* Start Data supplied *

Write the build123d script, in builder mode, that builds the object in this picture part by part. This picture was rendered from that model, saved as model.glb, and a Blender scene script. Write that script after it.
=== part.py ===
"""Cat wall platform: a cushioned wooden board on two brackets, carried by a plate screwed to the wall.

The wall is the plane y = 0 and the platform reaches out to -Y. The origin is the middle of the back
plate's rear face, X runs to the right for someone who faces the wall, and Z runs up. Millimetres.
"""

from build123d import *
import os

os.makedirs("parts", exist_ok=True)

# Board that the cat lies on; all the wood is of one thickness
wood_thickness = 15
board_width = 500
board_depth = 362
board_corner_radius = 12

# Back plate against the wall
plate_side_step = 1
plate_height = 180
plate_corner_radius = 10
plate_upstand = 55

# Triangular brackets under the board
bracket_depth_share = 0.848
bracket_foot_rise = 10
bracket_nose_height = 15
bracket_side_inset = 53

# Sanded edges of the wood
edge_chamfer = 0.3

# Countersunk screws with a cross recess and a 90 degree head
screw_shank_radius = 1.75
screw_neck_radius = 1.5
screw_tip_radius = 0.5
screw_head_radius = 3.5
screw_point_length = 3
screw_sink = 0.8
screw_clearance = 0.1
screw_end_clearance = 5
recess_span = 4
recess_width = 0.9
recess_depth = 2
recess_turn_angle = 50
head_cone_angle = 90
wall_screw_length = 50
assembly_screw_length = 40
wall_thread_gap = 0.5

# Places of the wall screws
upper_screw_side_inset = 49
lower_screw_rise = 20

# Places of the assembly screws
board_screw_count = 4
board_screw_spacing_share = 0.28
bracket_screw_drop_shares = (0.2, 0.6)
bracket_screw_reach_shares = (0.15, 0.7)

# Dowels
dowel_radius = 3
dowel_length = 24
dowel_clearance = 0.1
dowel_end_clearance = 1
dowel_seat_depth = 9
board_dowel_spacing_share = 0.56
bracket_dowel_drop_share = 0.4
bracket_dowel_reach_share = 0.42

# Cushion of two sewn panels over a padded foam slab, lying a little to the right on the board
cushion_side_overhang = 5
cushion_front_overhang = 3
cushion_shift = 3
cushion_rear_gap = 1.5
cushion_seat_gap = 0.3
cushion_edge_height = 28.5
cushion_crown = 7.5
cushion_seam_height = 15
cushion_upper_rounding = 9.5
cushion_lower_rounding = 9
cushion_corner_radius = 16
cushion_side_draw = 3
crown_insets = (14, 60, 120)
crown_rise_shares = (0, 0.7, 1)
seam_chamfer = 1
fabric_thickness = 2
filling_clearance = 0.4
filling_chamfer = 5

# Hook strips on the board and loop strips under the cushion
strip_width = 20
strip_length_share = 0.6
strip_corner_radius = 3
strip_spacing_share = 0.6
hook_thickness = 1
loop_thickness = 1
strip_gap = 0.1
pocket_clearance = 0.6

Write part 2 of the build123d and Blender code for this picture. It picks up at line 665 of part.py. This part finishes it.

* End Data supplied *

Exercise details →
Reproduce the entries above in full, verbatim.

Complete answer →
Write the build123d script, in builder mode, that builds the object in this picture part by part. This picture was rendered from that model, saved as model.glb, and a Blender scene script. Write that script after it.
=== part.py ===
"""Cat wall platform: a cushioned wooden board on two brackets, carried by a plate screwed to the wall.

The wall is the plane y = 0 and the platform reaches out to -Y. The origin is the middle of the back
plate's rear face, X runs to the right for someone who faces the wall, and Z runs up. Millimetres.
"""

from build123d import *
import os

os.makedirs("parts", exist_ok=True)

# Board that the cat lies on; all the wood is of one thickness
wood_thickness = 15
board_width = 500
board_depth = 362
board_corner_radius = 12

# Back plate against the wall
plate_side_step = 1
plate_height = 180
plate_corner_radius = 10
plate_upstand = 55

# Triangular brackets under the board
bracket_depth_share = 0.848
bracket_foot_rise = 10
bracket_nose_height = 15
bracket_side_inset = 53

# Sanded edges of the wood
edge_chamfer = 0.3

# Countersunk screws with a cross recess and a 90 degree head
screw_shank_radius = 1.75
screw_neck_radius = 1.5
screw_tip_radius = 0.5
screw_head_radius = 3.5
screw_point_length = 3
screw_sink = 0.8
screw_clearance = 0.1
screw_end_clearance = 5
recess_span = 4
recess_width = 0.9
recess_depth = 2
recess_turn_angle = 50
head_cone_angle = 90
wall_screw_length = 50
assembly_screw_length = 40
wall_thread_gap = 0.5

# Places of the wall screws
upper_screw_side_inset = 49
lower_screw_rise = 20

# Places of the assembly screws
board_screw_count = 4
board_screw_spacing_share = 0.28
bracket_screw_drop_shares = (0.2, 0.6)
bracket_screw_reach_shares = (0.15, 0.7)

# Dowels
dowel_radius = 3
dowel_length = 24
dowel_clearance = 0.1
dowel_end_clearance = 1
dowel_seat_depth = 9
board_dowel_spacing_share = 0.56
bracket_dowel_drop_share = 0.4
bracket_dowel_reach_share = 0.42

# Cushion of two sewn panels over a padded foam slab, lying a little to the right on the board
cushion_side_overhang = 5
cushion_front_overhang = 3
cushion_shift = 3
cushion_rear_gap = 1.5
cushion_seat_gap = 0.3
cushion_edge_height = 28.5
cushion_crown = 7.5
cushion_seam_height = 15
cushion_upper_rounding = 9.5
cushion_lower_rounding = 9
cushion_corner_radius = 16
cushion_side_draw = 3
crown_insets = (14, 60, 120)
crown_rise_shares = (0, 0.7, 1)
seam_chamfer = 1
fabric_thickness = 2
filling_clearance = 0.4
filling_chamfer = 5

# Hook strips on the board and loop strips under the cushion
strip_width = 20
strip_length_share = 0.6
strip_corner_radius = 3
strip_spacing_share = 0.6
hook_thickness = 1
loop_thickness = 1
strip_gap = 0.1
pocket_clearance = 0.6

Write part 2 of the build123d and Blender code for this picture. It picks up at line 665 of part.py. This part finishes it.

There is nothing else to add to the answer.